(The Argus, 18 & 14 Jan. 1956)
I've put together all the fragments of information I've come across
on Studio One, one of the early dedicated modern jazz clubs from Melbourne
during the mid 50s. Established by Mike Coniston Nash & John Moore in 1956
Studio One was held on Tuesday and Sunday nights at the Club Le Regale in
Ivanhoe, though I'm not clear on if Studio One managed to stay in operation beyond 1956 .Regarding the organisers I couldn't find any information on John
Moore, though Mike Coniston was a young emigrant from London who was later
involved in the art forgery market helping to sell fake Streeton's. A newspaper report on the fraud circle referred to him as as having once been a 'jazz
entrepreneur'. While Horst Liepolt and the Jazz Centre 44 in St Kilda
constituted the physical and psychic centre of modern jazz activity in
Melbourne Studio One is an example of how the scope of musical activity in the
period extended to a host of un(der)documented small coffee spaces, after hours
clubs, art galleries and informal house shows. Beyond a passing note in Bruce
Johnsons Oxford Companion to Australian Jazz (page 120 to be exact) I haven't
come across any references to the club in the extant literature on the period,
though Brian Brown does recall that his group "really started in a church
hall in Heidelberg".
(Music Maker, April 1956)
(The Argus, 11 Sept. 1956)
I have no idea what the atmosphere of Studio One was like.
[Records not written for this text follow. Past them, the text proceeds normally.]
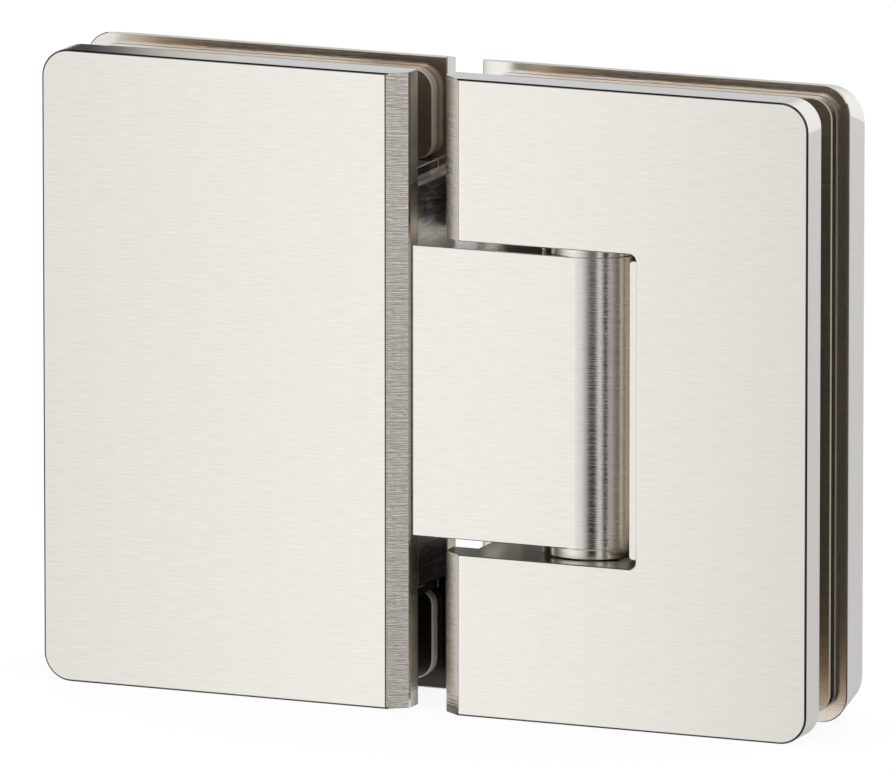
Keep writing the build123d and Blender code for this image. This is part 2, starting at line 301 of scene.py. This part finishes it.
def dress(names, material):
    """Gives CAD nodes their finish."""
    for name in names:
        nodes[name].data.materials.clear()
        nodes[name].data.materials.append(material)


rim_polish = 0.8
inner_polish = 0.7
inner_metal = 0.95
# Painted shade and painted highlights, set into the plates' colour below.
inner_shade_colour = (0.77, 0.68, 0.58, 1.0)
gap_shade_above = (0.6, 0.52, 0.43, 1.0)
gap_shade_below = (0.04, 0.034, 0.028, 1.0)
inner_edge_highlight_colour = (0.66, 0.63, 0.58, 1.0)
edge_reflection_colour = (0.14, 0.13, 0.115, 1.0)
slab_shade_bright = (0.5, 0.42, 0.33, 1.0)
slab_shade_dark = (0.05, 0.045, 0.04, 1.0)
slab_edge_highlight_colour = (0.95, 0.92, 0.86, 1.0)
wall_shade_colour = (0.5, 0.42, 0.34, 1.0)

plate_finish, tree, shader, marks, colour = metal("Brushed nickel", brush_marks, {
    "Stroke_Length": plate_stroke_length, "Stroke_Width": plate_stroke_width,
}, nickel_roughness, plate_stroke_depth, nickel_dark, nickel_bright)
zones = use(tree, plate_zones)
rim_share = sums(tree, "MULTIPLY", zones["Rim"], rim_polish)
inner_share = sums(tree, "MULTIPLY", zones["Inner"], inner_polish)
polish = sums(tree, "ADD", rim_share, inner_share)
tree.links.new(polish, marks["Height"].node.inputs["Polish"])
# Painted shade near the gap, darkest below the middle, and on the inner faces, lifted at their
# ends.
gap_shade_tone = colour_between(tree, zones["Below"], gap_shade_above, gap_shade_below)
inner_shade_tone = colour_between(tree, zones["Near Gap"], inner_shade_colour, gap_shade_tone)
inner_shade_tone = colour_between(tree, zones["Bright Corner"], inner_shade_tone, nickel_bright)
# Painted shade, painted highlights and a painted dark edge reflection laid over the brushed colour.
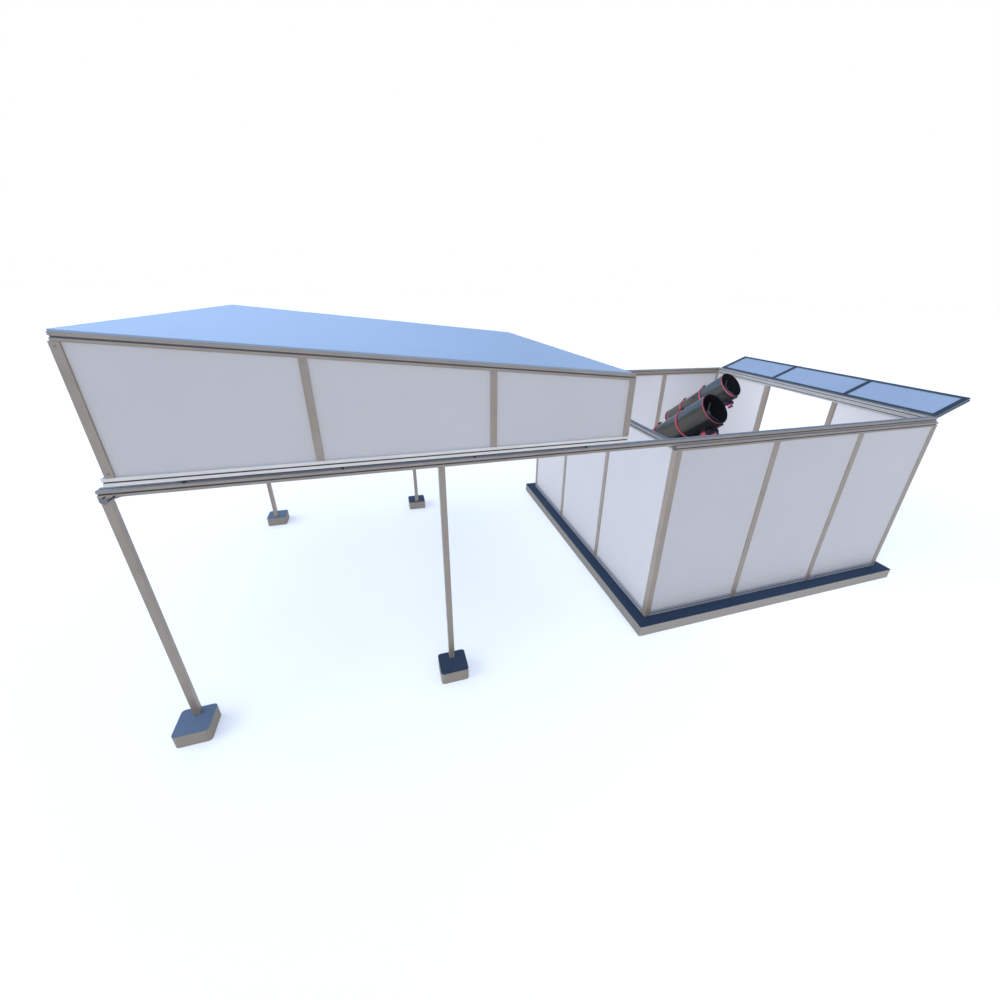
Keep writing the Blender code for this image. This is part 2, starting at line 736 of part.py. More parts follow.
def buildFocuser(name, tail, parent):
    """The focuser near the mouth: plate, base, body with two knobs, and a capped drawtube."""
    foot = focuserBlock(f"{name}_focuser", tail, focuserBase, parts)
    join(foot, focuserBlock(f"{name}_focuser_plate", tail, focuserPlate, cutters))
    join(foot, focuserBlock(f"{name}_focuser_body", tail, focuserBody, cutters))
    shell = cylinder(f"{name}_focuser_bore", tubeRadius + gap, 0, tubeLength + overcut, cutters, red,
                     tail, 48)
    cut(foot, shell)
    place = (focuserBody["span"][0] + focuserBody["span"][1]) / 2
    draw = tail @ Matrix.Translation((0, 0, place)) @ Matrix.Rotation(-math.pi / 2, 4, "Y")
    join(foot, cylinder(f"{name}_drawtube", drawtubeRadius, tubeRadius + drawtubeSpan[0],
                        tubeRadius + drawtubeSpan[1], cutters, red, draw, 24))
    join(foot, cylinder(f"{name}_drawtube_cap", capRadius, tubeRadius + capSpan[0], tubeRadius + capSpan[1],
                        cutters, darkMetal, draw, 24))
    axle = alongY(Vector((-tubeRadius - knobRise, 0, place)))
    join(foot, cylinder(f"{name}_knob_axle", knobAxle, -knobSpan[1], knobSpan[1], cutters, darkMetal,
                        tail @ axle, 16))
    for side in (-1, 1):
        rows = sorted((side * knobSpan[0], side * knobSpan[1]))
        join(foot, cylinder(f"{name}_focuser_knob_{side + 2}", knobRadius, rows[0], rows[1], cutters,
                            darkMetal, tail @ axle, 24))
    attach(foot, parent)


buildFoundations()
buildRunway()
buildRoom()
buildRoof()
buildFlap()
for telescopeName, telescopeSpot in telescopeSpots.items():
    buildTelescope(telescopeName, telescopeSpot)
bpy.context.view_layer.update()
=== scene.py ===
import math
from functools import partial

import bmesh
import bpy
from mathutils import Matrix, Vector


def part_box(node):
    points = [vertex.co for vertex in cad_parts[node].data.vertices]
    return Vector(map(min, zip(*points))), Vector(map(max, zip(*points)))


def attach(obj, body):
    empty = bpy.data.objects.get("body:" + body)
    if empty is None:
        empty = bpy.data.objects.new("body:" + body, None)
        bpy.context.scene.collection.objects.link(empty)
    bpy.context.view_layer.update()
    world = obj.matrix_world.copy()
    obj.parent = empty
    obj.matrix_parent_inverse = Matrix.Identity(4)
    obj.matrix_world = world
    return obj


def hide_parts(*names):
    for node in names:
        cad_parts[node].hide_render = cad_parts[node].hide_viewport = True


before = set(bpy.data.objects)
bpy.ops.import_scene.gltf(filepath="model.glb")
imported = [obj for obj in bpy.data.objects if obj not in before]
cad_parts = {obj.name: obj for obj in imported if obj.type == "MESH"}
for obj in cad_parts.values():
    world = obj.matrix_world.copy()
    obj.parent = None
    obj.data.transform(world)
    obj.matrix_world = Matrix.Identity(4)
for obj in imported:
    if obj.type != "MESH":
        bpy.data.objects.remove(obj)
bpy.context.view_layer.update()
print("stage: frame loaded")


def linear(code):
    # sRGB hex to the linear colour that the shaders take
    values = [int(code[place:place + 2], 16) / 255 for place in (1, 3, 5)]
    return (*[v / 12.92 if v <= 0.04045 else ((v + 0.055) / 1.055) ** 2.4 for v in values], 1.0)


def feed(node, links):
    # links go from an input to the socket that feeds it, or to a node, which gives its first output in use
    for key, source in links.items():
        if isinstance(source, bpy.types.Node):
            source = next(socket for socket in source.outputs if socket.enabled)
        node.id_data.links.new(source, node.inputs[key])


def addNode(tree, kind, settings=None, links=None):
    # settings hold properties, input values, hex colours, and the stops of a colour ramp
    node = tree.nodes.new(kind)
    for key, value in (settings or {}).items():
        if key == "stops":
            for element, (place, code) in zip(node.color_ramp.elements, value):
                element.position, element.color = place, linear(code)
        elif isinstance(key, str) and hasattr(node, key):
            setattr(node, key, value)
        else:
            colour = isinstance(value, str) and value.startswith("#")
            node.inputs[key].default_value = linear(value) if colour else value
    feed(node, links or {})
    return node


def newMaterial(name, colour, roughness, metallic=0.0, values=None):
    material = bpy.data.materials.new(name)
    material.use_nodes = True
    shader = material.node_tree.nodes["Principled BSDF"]
    shader.inputs["Base Color"].default_value = linear(colour)
    for key, value in {"Roughness": roughness, "Metallic": metallic, **(values or {})}.items():
        shader.inputs[key].default_value = value
    return material, shader, partial(addNode, material.node_tree)


def linkObject(name, data):
    item = bpy.data.objects.new(name, data)
    bpy.context.scene.collection.objects.link(item)
    return item


def meshPiece(name, shape, material):
    # a bmesh becomes an object whose place is in its mesh
    mesh = bpy.data.meshes.new(name)
    bmesh.ops.recalc_face_normals(shape, faces=shape.faces)
    shape.to_mesh(mesh)
    shape.free()
    mesh.materials.append(material)
    return linkObject(name, mesh)


def joinPieces(name, items):
    # several meshes become one piece, with their materials and attributes kept
    bpy.ops.object.select_all(action="DESELECT")
    for item in items:
        item.select_set(True)
    bpy.context.view_layer.objects.active = items[0]
    if len(items) > 1:
        bpy.ops.object.join()
    items[0].name = name
    items[0].data.name = name
    return items[0]


def finishPiece(piece, body, slotName, *nodes):
    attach(piece, body)
    if nodes:
        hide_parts(*nodes)


def newTree(name, inputs):
    tree = bpy.data.node_groups.new(name, "GeometryNodeTree")
    for label, kind, value in (("Geometry", "Geometry", None), *inputs):
        socket = tree.interface.new_socket(label, in_out="INPUT", socket_type="NodeSocket" + kind)
        if value is not None:
            socket.default_value = value
    tree.interface.new_socket("Geometry", in_out="OUTPUT", socket_type="NodeSocketGeometry")
    return addNode(tree, "NodeGroupInput"), partial(addNode, tree)


def closeTree(entry, add, geometry):
    # every tree ends the same way: real geometry with its material
    real = add("GeometryNodeRealizeInstances", None, {"Geometry": geometry})
    painted = add("GeometryNodeSetMaterial", None, {"Geometry": real, "Material": entry.outputs["Finish"]})
    return add("NodeGroupOutput", None, {0: painted}).id_data


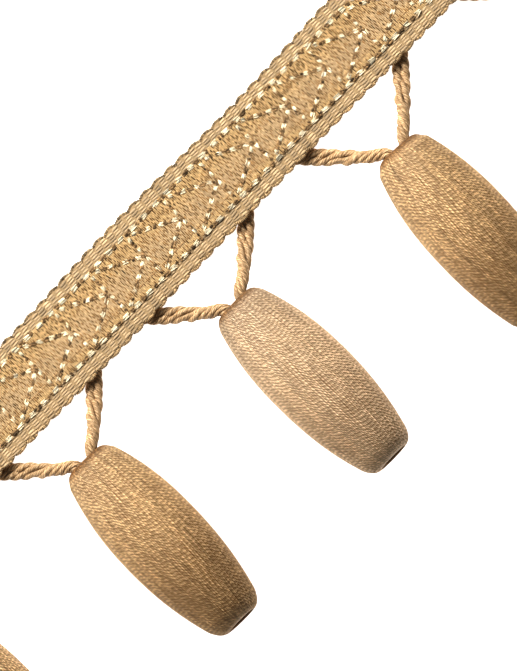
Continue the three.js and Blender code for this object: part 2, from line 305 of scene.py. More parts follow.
# The scalloped edges. At each scallop the weft turns round the edge and back in, and the turns lie side by
# side in a fan of small loops. Their tone is raised as painted light, for the lower edge faces away from the
# lights, and the upper edge's loops are made much darker and browner as painted shade, for they face the
# lights.
LOOPS = 11
LOOP_LONG = 1.25
LOOP_WIDE = 0.56
LOOP_HIGH = 0.5
LOOP_FROM_EDGE = 0.44
LOOP_LIES_AT = 0.92
LOOP_FAN = 1.5
LOOP_PAINTED_LIGHT = 0.8
UPPER_PAINTED_SHADE = 1.3
LOOP_JITTER = 0.03
END_MARGIN = 0.3
picot_satin = yarn_material("picot satin", (0.62, 0.45, 0.25), (0.36, 0.235, 0.115), 0.5, 0.6, (0.1, 0.9))
loop_middles, loop_ahead, loop_tones = [], [], []
half_count = SCALLOPS_PER_BEAD * BEAD_COUNT // 2
for number in range(-half_count, half_count + 1):
    middle_x = SCALLOP_PITCH * number
    for edge, way in ((top_edge, 1.0), (low_edge, -1.0)):
        for i in range(LOOPS):
            swing = (i + 0.5) / LOOPS - 0.5
            x = middle_x + SCALLOP_PITCH * swing
            if abs(x) > LENGTH / 2 - END_MARGIN:
                continue
            y = float(edge(x)) - way * LOOP_FROM_EDGE
            loop_middles.append((x, y, back_height(y) + LOOP_LIES_AT))
            loop_ahead.append((math.sin(swing * LOOP_FAN), way * math.cos(swing * LOOP_FAN), 0.0))
            # Lower loops painted lighter and upper loops painted darker: painted light and painted shade.
            loop_tones.append(LOOP_PAINTED_LIGHT - UPPER_PAINTED_SHADE * (way > 0.0))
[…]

Whilst
the vision of the Jazz Centre 44 retrospectively presented is as a sort of
casual interzone by the standards of the time (Pianist Dave Martin divided the
audience of Jazz Centre 44 into three groups; "casuals who heard something
strange…then there were two groups of regulars. One of these was middle class,
interested in the arts generally…the third group was a bunch of very rough
diamonds") I suspect the atmosphere of Studio One may have been closer to
the more explicitly middle class atmosphere that characterised most of the
general jazz activity in the period. Nestled away in Ivanhoe, an older, affluent outpost above the suburban expansion taking place in nearby Heidelberg,
it sat quite distant from the supposed seaside sleaze and transgressive social
milieu of St. Kilda. The atmosphere suggested by the advertising was of cultivated exclusivity, a specialist space. A report from The Argus notes
"club cards and memberships have been planned to control the
patronage". This chimes with a passing comment by Jeff Hawes, reminiscing
on the Melbourne casual jazz dance scene in the period. Hawes noting that the
formula for jazz clubs and dances was "…a catchy name, produce a key-ring
medallion (which was the only way admission could be gained), sell the
medallion membership for ten shillings or a pound, screen the patrons (no
rough-necks), provide soft lighting, trendy decor, and no booze (only soft
drink)"(from VJAZ #60, 2013, available here).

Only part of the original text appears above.